Search This Blog

Wednesday, August 10, 2011

Knowledge Management: Critical Aspect to Organizational Success

             With 21st century’s financial meltdown and the growing uncertainty of job insecurity and the supervisory frustration among employees at any level in organizations, managers and those who communicate downwardly should not overlook the knowledge employees have acquired. In truth, managing employee knowledge is very critical to organizational success. Scoring high in knowledge management practices is, therefore, the surest recipe for effectiveness and greater productivity.
 Assuming that knowledge is already somewhere in the organization, the chief important decision an organization faces during functionality is to carefully handle its knowledge management processes. Ideally though, this task consists of two related parts: The first one is the demand-side of knowledge management, locating where the knowledge lies in the hierarchy of organization’s employee chains and managing it to superior performance. This is to first know who owns the knowledge that the organization needs the most and transforming it into a successful organizational asset. In other words, since the fuel of any business is the know-how and those who host it, organizations must do a good bid in establishing a pool of talented yet educated workers for their own survival.

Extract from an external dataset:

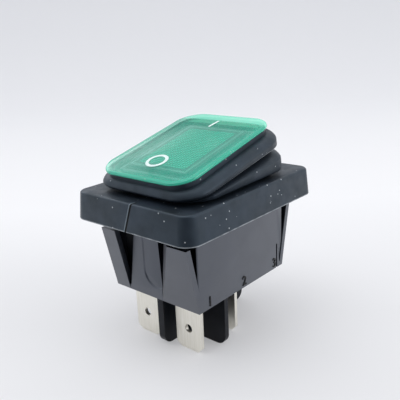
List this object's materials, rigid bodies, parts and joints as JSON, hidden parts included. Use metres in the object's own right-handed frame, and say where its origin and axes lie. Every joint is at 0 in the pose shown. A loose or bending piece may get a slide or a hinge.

The second part, and the next most important task, is the delivery-side of knowledge management. In securing the owners of the knowledge, the task of managing the knowledge itself comes into play. This is where managers either fail or succeed. But in a perfect world, this isn’t that difficult. It is as simple as the process of keeping knowledge secure, integrating it into an organizational asset, and sharing it with those other stakeholders down the chain. After all, this can form the organization’s intellectual asset in the making. And as Steyn and de Toit argued in their article published in South African Journal of Business Management, a competent organization does this by codifying the knowledge and putting it into repositories for future retrieval. In sum, before managing knowledge workers and the knowledge itself, organizations should accentuate the value of knowledge management processes.
Eventually, organizations exploit knowledge and manage it innovatively to generate efficiency and effectiveness. However, managing knowledge requires knowledgeable personnel and technologically innovative ways to facilitate the process of knowledge management. In short, to better manage its human capital and resources, an organization should skillfully handle its knowledge management strategy thoroughly carefully because knowledge contains in people’s heads.

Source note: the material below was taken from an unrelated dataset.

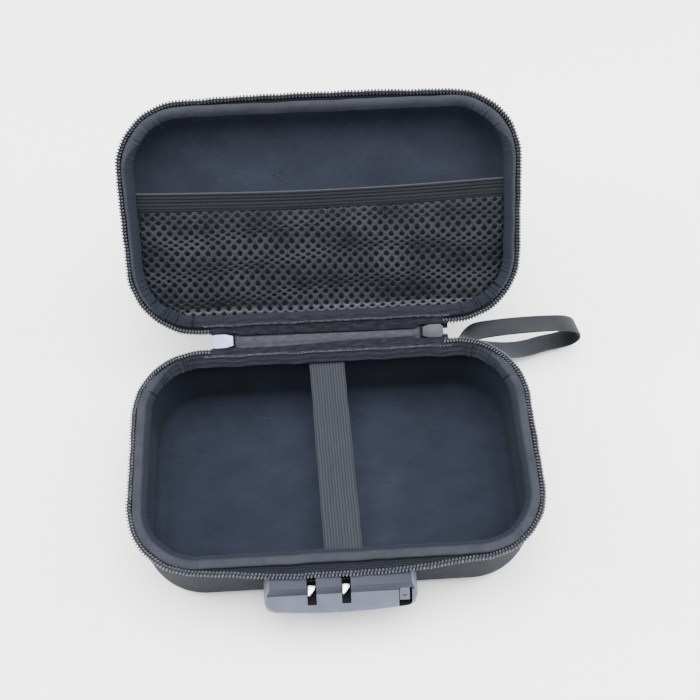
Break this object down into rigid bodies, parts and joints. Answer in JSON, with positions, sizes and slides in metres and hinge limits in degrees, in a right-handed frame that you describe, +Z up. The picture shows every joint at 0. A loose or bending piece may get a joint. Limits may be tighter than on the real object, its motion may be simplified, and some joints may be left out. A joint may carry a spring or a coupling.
{
  "type": "lockable storage case",
  "caption": "Zipped moulded storage case standing open, with a combination lock on its front wall, an elastic divider band, a mesh lid pocket and a wrist strap.",
  "frame": {"origin": "middle of the base's flat bottom", "axes": "+X to the right as seen from the lock, +Y to the back where the lid is hinged, +Z up"},
  "size_m": [0.2681, 0.2596, 0.1522],
  "materials": {
    "shell_cloth": "matte",
    "lining_velvet": "matte",
    "binding_tape": "matte",
    "zip_tape": "matte",
    "zip_coil": "satin",
    "elastic": "matte",
    "net": "matte",
    "hinge_cloth": "matte",
    "strap_webbing": "satin",
    "lock_plastic": "satin",
    "dark_plastic": "satin",
    "bright_metal": "polished"
  },
  "bodies": {
    "base": {"base_shell": "shell_cloth", "base_lining": "lining_velvet", "base_binding": "binding_tape", "base_zip_tape": "zip_tape", "base_zip_coil": "zip_coil", "hinge_strip_base": "hinge_cloth", "divider_band": "elastic", "strap_patch": "strap_webbing", "wrist_strap": "strap_webbing", "lock_housing": "lock_plastic", "lock_back_cover": "dark_plastic", "lock_inner_plate": "bright_metal", "lock_screw_1": "bright_metal", "lock_screw_2": "bright_metal", "lock_screw_3": "bright_metal", "lock_screw_4": "bright_metal", "dial_shaft": "bright_metal", "button_spring": "bright_metal"},
    "lid": {"lid_shell": "shell_cloth", "lid_lining": "lining_velvet", "lid_binding": "binding_tape", "lid_zip_tape": "zip_tape", "lid_zip_coil": "zip_coil", "hinge_strip_lid": "hinge_cloth", "pocket_net": "net", "pocket_elastic": "elastic"},
    "zip_end_left": {"zip_stop_left": "zip_coil"},
    "slider_left": {"zip_slider_left": "bright_metal"},
    "pull_left": {"zip_pull_left": "bright_metal"},
    "zip_end_right": {"zip_stop_right": "zip_coil"},
    "slider_right": {"zip_slider_right": "bright_metal"},
    "pull_right": {"zip_pull_right": "bright_metal"},
    "button": {"open_button": "lock_plastic"},
    "latch": {"latch_bar": "bright_metal"},
    "dial_1_body": {"dial_1": "dark_plastic"},
    "dial_2_body": {"dial_2": "dark_plastic"},
    "dial_3_body": {"dial_3": "dark_plastic"}
  },
  "joints": [
    {"name": "lid_hinge", "type": "hinge", "parent": "base", "child": "lid", "pos_m": [0, 0.06975, 0.054], "axis": [1, 0, 0], "range_deg": [-47, 133]},
    {"name": "zip_fold_left", "type": "hinge", "parent": "base", "child": "zip_end_left", "pos_m": [0, 0.06975, 0.054], "axis": [1, 0, 0], "range_deg": [-23.5, 66.5]},
    {"name": "slider_run_left", "type": "slide", "parent": "zip_end_left", "child": "slider_left", "axis": [-1, 0, 0], "range_m": [0, 0.0065]},
    {"name": "pull_swing_left", "type": "hinge", "parent": "slider_left", "child": "pull_left", "pos_m": [-0.0605, 0.07139, 0.05024], "axis": [0, 0.9171, 0.3987], "range_deg": [-85, 85]},
    {"name": "zip_fold_right", "type": "hinge", "parent": "base", "child": "zip_end_right", "pos_m": [0, 0.06975, 0.054], "axis": [1, 0, 0], "range_deg": [-23.5, 66.5]},
    {"name": "slider_run_right", "type": "slide", "parent": "zip_end_right", "child": "slider_right", "axis": [1, 0, 0], "range_m": [0, 0.0065]},
    {"name": "pull_swing_right", "type": "hinge", "parent": "slider_right", "child": "pull_right", "pos_m": [0.0605, 0.07139, 0.05024], "axis": [0, 0.9171, 0.3987], "range_deg": [-15, 85]},
    {"name": "dial_1_turn", "type": "hinge", "parent": "base", "child": "dial_1_body", "pos_m": [-0.0206, -0.07365, 0.028], "axis": [1, 0, 0], "continuous": true},
    {"name": "dial_2_turn", "type": "hinge", "parent": "base", "child": "dial_2_body", "pos_m": [-0.0111, -0.07365, 0.028], "axis": [1, 0, 0], "continuous": true},
    {"name": "dial_3_turn", "type": "hinge", "parent": "base", "child": "dial_3_body", "pos_m": [-0.0016, -0.07365, 0.028], "axis": [1, 0, 0], "continuous": true},
    {"name": "button_press", "type": "slide", "parent": "base", "child": "button", "axis": [0, 0, -1], "range_m": [0, 0.0025], "stiffness_N_per_m": 400, "springref_m": -0.002, "deforming": ["button_spring"]},
    {"name": "latch_slide", "type": "slide", "parent": "base", "child": "latch", "axis": [0, 1, 0], "range_m": [0, 0.003]}
  ],
  "couplings": [
    {"joint": "zip_fold_left", "follows": "lid_hinge", "ratio": 0.5},
    {"joint": "zip_fold_right", "follows": "lid_hinge", "ratio": 0.5},
    {"joint": "latch_slide", "follows": "button_press", "ratio": 1.2}
  ]
}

What's more, it seems that the linear relationship between managing human capital and knowledge management has stronger correlation with organization’s strategic ambition. But the difficulty is how organizations generate, transition, and share information that was already in someone else’s head. This presents magnificent challenges and prospects to businesses wanting to compete in a global arena. In their study, Felin and his colleagues, summarized the concept straightforwardly, “To understand knowledge governance and the associated implications for human capital management fully, we must explore the complementary and seemingly contradictory features of these trends.” This is why the role of managing employees’ knowledge played significantly in producing the best innovations throughout history.
            In conclusion, knowledge management has increasingly been part of every sound business success and economic growth. And organizations, whose market segment relates to information technology, must put special emphasis on both demand- and delivery-side of knowledge management. They should go well beyond acquiring information and sharing it with stakeholders; they must filter and classify information time and again for future dependability and reliability. There should be an aggregated system that hosts organization’s information. To put it succinctly, knowledge management is the process through which organizations generate value from their intellectual and knowledge-based asset.